Write out the whole listing word for word.

- [Material]
______________________________

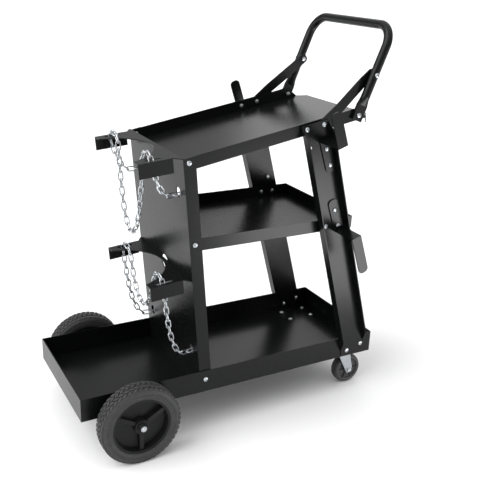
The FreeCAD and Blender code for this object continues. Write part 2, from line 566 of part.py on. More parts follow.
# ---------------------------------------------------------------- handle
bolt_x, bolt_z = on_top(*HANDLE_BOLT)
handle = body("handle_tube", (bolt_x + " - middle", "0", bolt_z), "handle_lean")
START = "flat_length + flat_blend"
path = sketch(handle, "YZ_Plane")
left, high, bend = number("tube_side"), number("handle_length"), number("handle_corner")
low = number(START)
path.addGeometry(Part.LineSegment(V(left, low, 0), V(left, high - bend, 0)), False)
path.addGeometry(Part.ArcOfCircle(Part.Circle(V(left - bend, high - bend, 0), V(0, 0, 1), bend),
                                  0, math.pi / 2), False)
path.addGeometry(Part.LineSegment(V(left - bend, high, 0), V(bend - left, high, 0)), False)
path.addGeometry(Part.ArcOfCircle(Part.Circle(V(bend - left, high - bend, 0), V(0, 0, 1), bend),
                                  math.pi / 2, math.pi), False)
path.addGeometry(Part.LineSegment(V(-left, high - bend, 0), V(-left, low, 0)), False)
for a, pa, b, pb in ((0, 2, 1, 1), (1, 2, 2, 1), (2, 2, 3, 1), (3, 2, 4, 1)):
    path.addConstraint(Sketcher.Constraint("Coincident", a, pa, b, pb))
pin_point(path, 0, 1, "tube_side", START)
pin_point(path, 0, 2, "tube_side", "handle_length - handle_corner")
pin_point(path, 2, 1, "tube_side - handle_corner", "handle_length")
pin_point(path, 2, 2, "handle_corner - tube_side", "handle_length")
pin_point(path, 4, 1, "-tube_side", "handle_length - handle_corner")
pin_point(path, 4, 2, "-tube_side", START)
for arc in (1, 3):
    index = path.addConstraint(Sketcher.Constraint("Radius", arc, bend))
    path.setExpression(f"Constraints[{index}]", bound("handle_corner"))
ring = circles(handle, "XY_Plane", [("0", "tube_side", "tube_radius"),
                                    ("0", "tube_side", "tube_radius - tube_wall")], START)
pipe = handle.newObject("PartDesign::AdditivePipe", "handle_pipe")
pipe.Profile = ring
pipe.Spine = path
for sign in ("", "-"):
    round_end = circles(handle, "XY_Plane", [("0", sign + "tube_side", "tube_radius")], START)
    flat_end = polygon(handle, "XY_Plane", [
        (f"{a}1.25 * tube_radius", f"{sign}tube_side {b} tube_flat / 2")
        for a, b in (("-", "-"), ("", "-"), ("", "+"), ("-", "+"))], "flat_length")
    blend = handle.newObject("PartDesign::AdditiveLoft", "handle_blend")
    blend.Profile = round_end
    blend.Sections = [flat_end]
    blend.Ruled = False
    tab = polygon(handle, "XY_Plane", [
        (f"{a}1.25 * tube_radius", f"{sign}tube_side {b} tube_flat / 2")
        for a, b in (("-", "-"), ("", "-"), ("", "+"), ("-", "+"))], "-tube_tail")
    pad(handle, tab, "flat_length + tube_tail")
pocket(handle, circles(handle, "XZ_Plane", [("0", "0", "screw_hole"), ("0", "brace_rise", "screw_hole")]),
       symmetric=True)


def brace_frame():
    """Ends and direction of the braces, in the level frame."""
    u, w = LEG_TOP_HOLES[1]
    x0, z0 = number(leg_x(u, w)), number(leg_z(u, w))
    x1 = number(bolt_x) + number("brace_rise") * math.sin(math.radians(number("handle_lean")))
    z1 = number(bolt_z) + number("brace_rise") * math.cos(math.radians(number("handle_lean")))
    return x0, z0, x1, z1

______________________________

- [Result of this task]
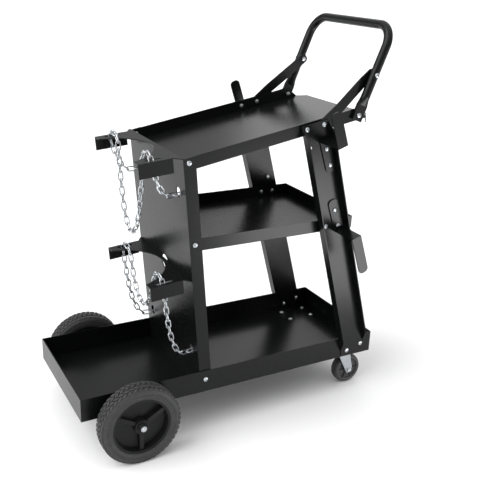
The FreeCAD and Blender code for this object continues. Write part 2, from line 566 of part.py on. More parts follow.
# ---------------------------------------------------------------- handle
bolt_x, bolt_z = on_top(*HANDLE_BOLT)
handle = body("handle_tube", (bolt_x + " - middle", "0", bolt_z), "handle_lean")
START = "flat_length + flat_blend"
path = sketch(handle, "YZ_Plane")
left, high, bend = number("tube_side"), number("handle_length"), number("handle_corner")
low = number(START)
path.addGeometry(Part.LineSegment(V(left, low, 0), V(left, high - bend, 0)), False)
path.addGeometry(Part.ArcOfCircle(Part.Circle(V(left - bend, high - bend, 0), V(0, 0, 1), bend),
                                  0, math.pi / 2), False)
path.addGeometry(Part.LineSegment(V(left - bend, high, 0), V(bend - left, high, 0)), False)
path.addGeometry(Part.ArcOfCircle(Part.Circle(V(bend - left, high - bend, 0), V(0, 0, 1), bend),
                                  math.pi / 2, math.pi), False)
path.addGeometry(Part.LineSegment(V(-left, high - bend, 0), V(-left, low, 0)), False)
for a, pa, b, pb in ((0, 2, 1, 1), (1, 2, 2, 1), (2, 2, 3, 1), (3, 2, 4, 1)):
    path.addConstraint(Sketcher.Constraint("Coincident", a, pa, b, pb))
pin_point(path, 0, 1, "tube_side", START)
pin_point(path, 0, 2, "tube_side", "handle_length - handle_corner")
pin_point(path, 2, 1, "tube_side - handle_corner", "handle_length")
pin_point(path, 2, 2, "handle_corner - tube_side", "handle_length")
pin_point(path, 4, 1, "-tube_side", "handle_length - handle_corner")
pin_point(path, 4, 2, "-tube_side", START)
for arc in (1, 3):
    index = path.addConstraint(Sketcher.Constraint("Radius", arc, bend))
    path.setExpression(f"Constraints[{index}]", bound("handle_corner"))
ring = circles(handle, "XY_Plane", [("0", "tube_side", "tube_radius"),
                                    ("0", "tube_side", "tube_radius - tube_wall")], START)
pipe = handle.newObject("PartDesign::AdditivePipe", "handle_pipe")
pipe.Profile = ring
pipe.Spine = path
for sign in ("", "-"):
    round_end = circles(handle, "XY_Plane", [("0", sign + "tube_side", "tube_radius")], START)
    flat_end = polygon(handle, "XY_Plane", [
        (f"{a}1.25 * tube_radius", f"{sign}tube_side {b} tube_flat / 2")
        for a, b in (("-", "-"), ("", "-"), ("", "+"), ("-", "+"))], "flat_length")
    blend = handle.newObject("PartDesign::AdditiveLoft", "handle_blend")
    blend.Profile = round_end
    blend.Sections = [flat_end]
    blend.Ruled = False
    tab = polygon(handle, "XY_Plane", [
        (f"{a}1.25 * tube_radius", f"{sign}tube_side {b} tube_flat / 2")
        for a, b in (("-", "-"), ("", "-"), ("", "+"), ("-", "+"))], "-tube_tail")
    pad(handle, tab, "flat_length + tube_tail")
pocket(handle, circles(handle, "XZ_Plane", [("0", "0", "screw_hole"), ("0", "brace_rise", "screw_hole")]),
       symmetric=True)


def brace_frame():
    """Ends and direction of the braces, in the level frame."""
    u, w = LEG_TOP_HOLES[1]
    x0, z0 = number(leg_x(u, w)), number(leg_z(u, w))
    x1 = number(bolt_x) + number("brace_rise") * math.sin(math.radians(number("handle_lean")))
    z1 = number(bolt_z) + number("brace_rise") * math.cos(math.radians(number("handle_lean")))
    return x0, z0, x1, z1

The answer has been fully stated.